- Cham-e Heydar Location within Iran
- Country: Iran
- Province: Lorestan
- County: Mamulan
- District: Central
- Rural District: Zivdar

Population (2016)
- • Total: 44
- Time zone: UTC+3:30 (IRST)

= Cham-e Heydar, Zivdar =

Village in Lorestan province, Iran

Cham-e Heydar (چم حيدر) (Note: Also romanized as Cham-e Ḩeydar; also known as Qal‘eh-ye Cham-e Ḩeyda) is a village in Zivdar Rural District of the Central District (Note: Formerly Mamulan District of Pol-e Dokhtar County) in Mamulan County, Lorestan province, Iran.

==Demographics==
===Population===
At the time of the 2006 National Census, the village's population was 75 in 16 households, when it was in Afrineh Rural District of Mamulan District (Note: Renamed the Central District of Mamulan County) in Pol-e Dokhtar County.
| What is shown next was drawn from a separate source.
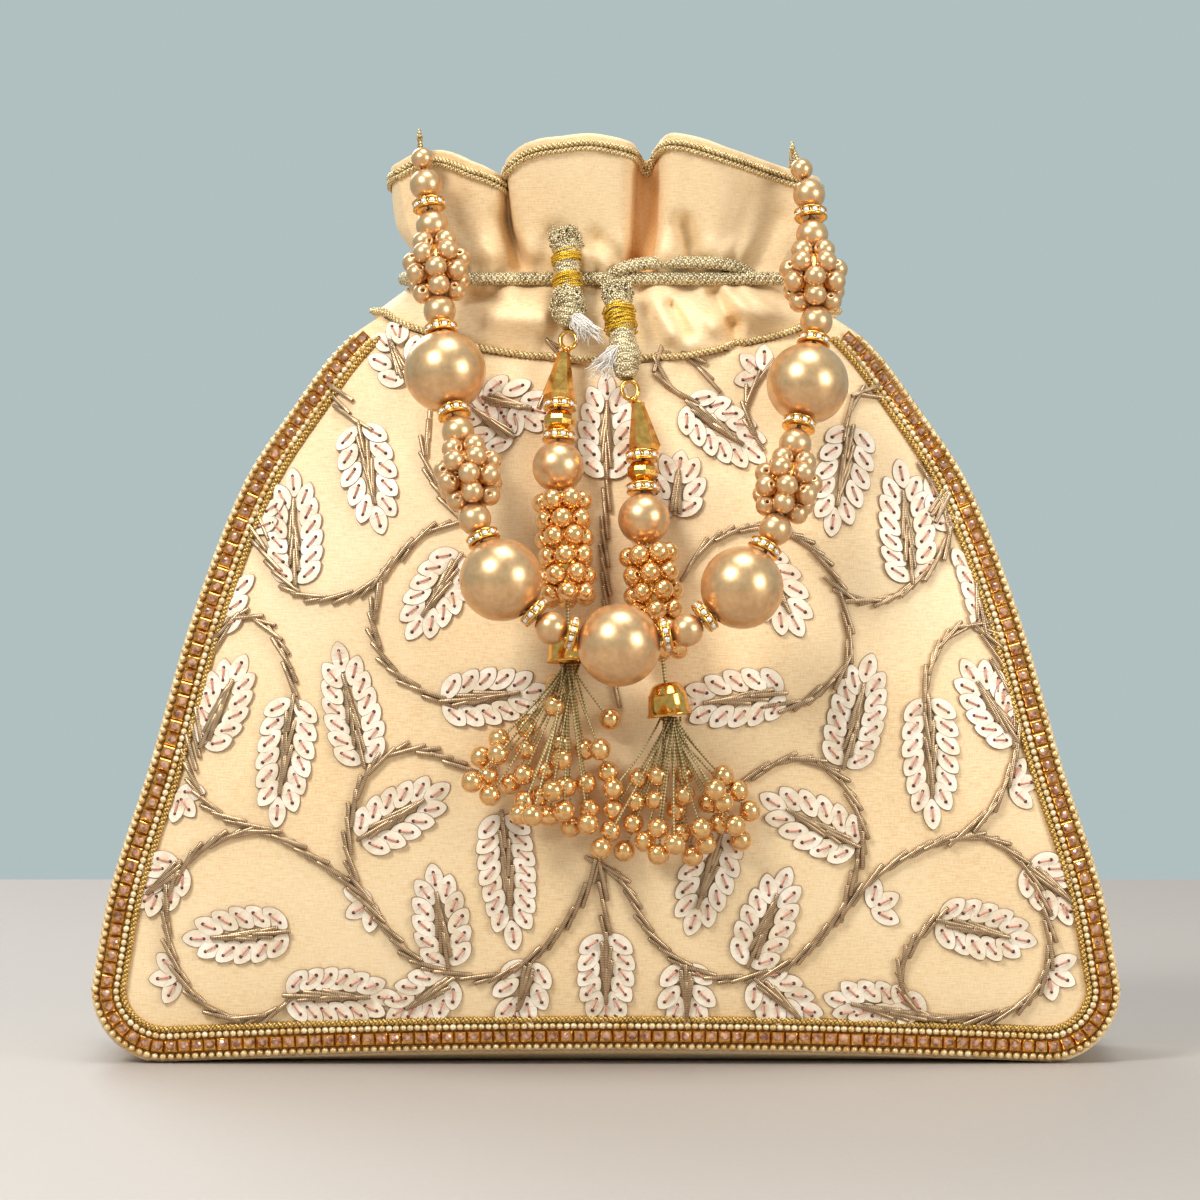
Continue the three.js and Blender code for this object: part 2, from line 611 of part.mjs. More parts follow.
for (const [hand, direction] of [['left', -1], ['right', 1]]) {
	const nameOf = (kind, i) => `handle_${hand}_${kind}_${i}`;
	const from = handleMiddle + direction * LARGE_PEARL;
	thread(handleCurve, HALF_ORDER, from, direction, nameOf, handleStrand);
}
addMesh('handle_strand', union(handleStrand), GOLD);

// Handle loops: cord ends sewn inside the ruffle that come over the hem to the strand
for (const [name, end] of [['left_handle_loop', HANDLE_LEFT_END], ['right_handle_loop', HANDLE_RIGHT_END]]) {
	const inner = end.y + 10;
	const curve = new THREE.CatmullRomCurve3([
		new THREE.Vector3(end.x, inner, end.z - LOOP_DEPTH),
		new THREE.Vector3(end.x, inner, end.z - 5),
		new THREE.Vector3(end.x, inner - 2.5, end.z - 0.5),
		new THREE.Vector3(end.x, end.y + 3.5, end.z + 0.4),
		new THREE.Vector3(end.x, end.y + LOOP_RADIUS, end.z),
	]);
	addMesh(name, rod(curve, LOOP_RADIUS, 8, 6), GOLD);
}

// Tassels: a wrapped cord end at the drawstring, then a hook, a cone, beads, a bell cap and a fringe
const TASSEL_ORDER = ['rondelle', 'faceted', 'rondelle', 'tassel_pearl', 'column'];
const wrapProfile = [
	[0, 0],
	[0.6 * WRAP_RADIUS, 0],
	[WRAP_RADIUS, 0.3 * WRAP_LENGTH],
	[0.9 * WRAP_RADIUS, 0.5 * WRAP_LENGTH],
	[WRAP_RADIUS, 0.7 * WRAP_LENGTH],
	[0.7 * WRAP_RADIUS, WRAP_LENGTH],
	[0, WRAP_LENGTH],
];

// A hollow bell, its mouth at the end of its length
const capProfile = [
	[STRAND_RADIUS + STRAND_CLEARANCE, 0],
	[0.55 * CAP_RADIUS, 0],
	[0.8 * CAP_RADIUS, 0.4 * CAP_LENGTH],
	[CAP_RADIUS, CAP_LENGTH],
	[CAP_RADIUS - CAP_WALL, CAP_LENGTH],
	[0.8 * CAP_RADIUS - CAP_WALL, 0.4 * CAP_LENGTH + CAP_WALL],
	[STRAND_RADIUS + STRAND_CLEARANCE, CAP_WALL],
	[STRAND_RADIUS + STRAND_CLEARANCE, 0],
];

function addTassel(hand, wrapTop, route, fringe) {
	const curve = new THREE.CatmullRomCurve3(route.map((point) => new THREE.Vector3(...point)));
	const hang = curve.getPoint(0);
	const wrapAxis = new THREE.Vector3(...wrapTop).sub(hang).normalize();
	const wrapTurn = new THREE.Quaternion().setFromUnitVectors(new THREE.Vector3(0, 0, 1), wrapAxis);
	const wrap = turned(wrapProfile, 10).applyQuaternion(wrapTurn).translate(hang.x, hang.y, hang.z);
	addMesh(`${hand}_cord_wrap`, wrap, GOLD_THREAD);

	const hookRadius = 1.7;
	const hookDrop = 2 * GAP + hookRadius + HOOK_WIRE;
	const hook = closed(new THREE.TorusGeometry(hookRadius, HOOK_WIRE, 4, 8).rotateX(Math.PI / 2));
	addMesh(`${hand}_hook`, hook.applyMatrix4(frameOn(curve, hookDrop)), GOLD);

	const start = hookDrop + hookRadius + HOOK_WIRE + GAP;
	const coneEnd = start + CONE_LENGTH;
	const coneMiddle = start + CONE_LENGTH / 2;
	addMesh(`${hand}_cone`, turned(PROFILES.cone, 6).applyMatrix4(frameOn(curve, coneMiddle)), GOLD);
	const length = curve.getLength();
	const strand = [rod(stretch(curve, coneEnd + 2 * GAP, length, 9), STRAND_RADIUS, 12, 4)];
	const nameOf = (kind) => `${hand}_${kind}`;
	const reached = thread(curve, TASSEL_ORDER, coneEnd, 1, nameOf, strand);
	const capFrame = frameOn(curve, reached + COLUMN_DROP);
	addMesh(`${hand}_bell_cap`, turned(capProfile, 10).applyMatrix4(capFrame), GOLD);

	const mouth = curve.getPoint(1);
	const fringeParts = [smallBall(FRINGE_KNOT).translate(mouth.x, mouth.y, mouth.z)];
	for (const [x, y, z] of fringe) {
		const end = new THREE.Vector3(x, y, z);
		const belly = new THREE.Vector3(
			0.55 * x + 0.45 * mouth.x,
			0.5 * (y + mouth.y) - 1,
			0.5 * (z + mouth.z),
		);
		const threadCurve = new THREE.QuadraticBezierCurve3(mouth, belly, end);
		fringeParts.push(rod(threadCurve, FRINGE_THREAD, 3, 4), smallBall(FRINGE_BEAD).translate(x, y, z));
	}
	addMesh(`${hand}_fringe`, union([...strand, ...fringeParts]), COPPER_BEAD);
}

addTassel('left', [-9.8, -18.5, 200], [
	[-8.8, -28, 177],
	[-9.6, -31.3, 168],
	[-11, -34.8, 157],
	[-11.4, -40.3, 142.8],
	[-10.6, -44.6, 132],
	[-8.6, -48.2, 112],
	[-9, -49.2, 96],
], [
	[-31, -46, 62], [-26, -46.5, 78], [-23.5, -46.5, 50], [-18, -47, 66],
	[-12.5, -48, 80], [-13, -47, 53], [-6.5, -47, 65], [-3, -47, 51],
]);
addTassel('right', [2.5, -23.4, 187], [
	[5, -33.7, 165],
	[7, -36, 157],
	[8.6, -39, 146],
	[8.8, -42.6, 135.2],
	[10, -46.6, 123],
	[12.6, -48.8, 105],
	[14.4, -49.4, 88],
], [
	[6.5, -47, 56], [11, -47.5, 68], [14, -47, 50], [19, -47, 61],
	[22.5, -47, 72], [25, -47, 51], [30, -46.5, 64], [34, -46, 53],
]);

export default part;
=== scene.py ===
# A potli bag of embroidered silk, dressed over its solids.
# Lengths in this script are millimetres; the mesh makers turn them into metres.
import math
import random

import bpy
import numpy as np
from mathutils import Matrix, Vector
from mathutils.geometry import tessellate_polygon


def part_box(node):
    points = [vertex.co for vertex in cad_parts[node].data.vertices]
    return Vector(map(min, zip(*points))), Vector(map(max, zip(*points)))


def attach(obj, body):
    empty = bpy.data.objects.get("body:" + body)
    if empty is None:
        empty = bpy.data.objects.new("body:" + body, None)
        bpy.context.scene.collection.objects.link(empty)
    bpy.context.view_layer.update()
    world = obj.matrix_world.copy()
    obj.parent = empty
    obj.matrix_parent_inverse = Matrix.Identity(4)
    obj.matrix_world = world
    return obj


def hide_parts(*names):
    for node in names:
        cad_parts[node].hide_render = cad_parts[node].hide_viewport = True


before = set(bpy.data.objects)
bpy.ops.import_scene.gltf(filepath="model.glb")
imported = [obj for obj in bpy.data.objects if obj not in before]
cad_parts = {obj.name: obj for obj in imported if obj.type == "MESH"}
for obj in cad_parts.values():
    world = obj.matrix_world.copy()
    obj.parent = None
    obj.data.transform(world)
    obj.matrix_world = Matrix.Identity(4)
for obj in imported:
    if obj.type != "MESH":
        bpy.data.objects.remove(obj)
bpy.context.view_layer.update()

MM = 0.001
chance = random.Random(7)

# The photograph's frame: 1200 pixels across, measured at the front of the bag
PIXEL = 0.238
MIDDLE_X = 606
FLOOR_Y = 1072
VIEW_RISE = math.radians(2)
VIEW_DISTANCE = 1800
VIEW_PLANE = -45


def photo(px, py):
    return (px - MIDDLE_X) * PIXEL, (FLOOR_Y - py) * PIXEL


# Camera
def add_camera():
    camera = bpy.data.objects.new("camera", bpy.data.cameras.new("camera"))
    bpy.context.collection.objects.link(camera)
    camera.data.lens = camera.data.sensor_width * VIEW_DISTANCE / (1200 * PIXEL)
    x, z = photo(600, 600)
    back = Vector((0, -math.cos(VIEW_RISE), math.sin(VIEW_RISE)))
    camera.location = (Vector((x, VIEW_PLANE, z)) + back * VIEW_DISTANCE) * MM
    camera.rotation_euler = (math.pi / 2 - VIEW_RISE, 0, 0)
    bpy.context.scene.camera = camera


add_camera()


# Materials
def rgb(red, green, blue):
    def linear(level):
        level /= 255
        return level / 12.92 if level <= 0.04045 else ((level + 0.055) / 1.055) ** 2.4
    return linear(red), linear(green), linear(blue), 1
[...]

The following census in 2011 counted 44 people in 10 households. The 2016 census measured the population of the village as 44 people in 11 households.

In 2023, the district was separated from the county in the establishment of Mamulan County and renamed the Central District. The rural district was transferred to the new Afrineh District, and Cham-e Heydar was transferred to Zivdar Rural District created in the Central District.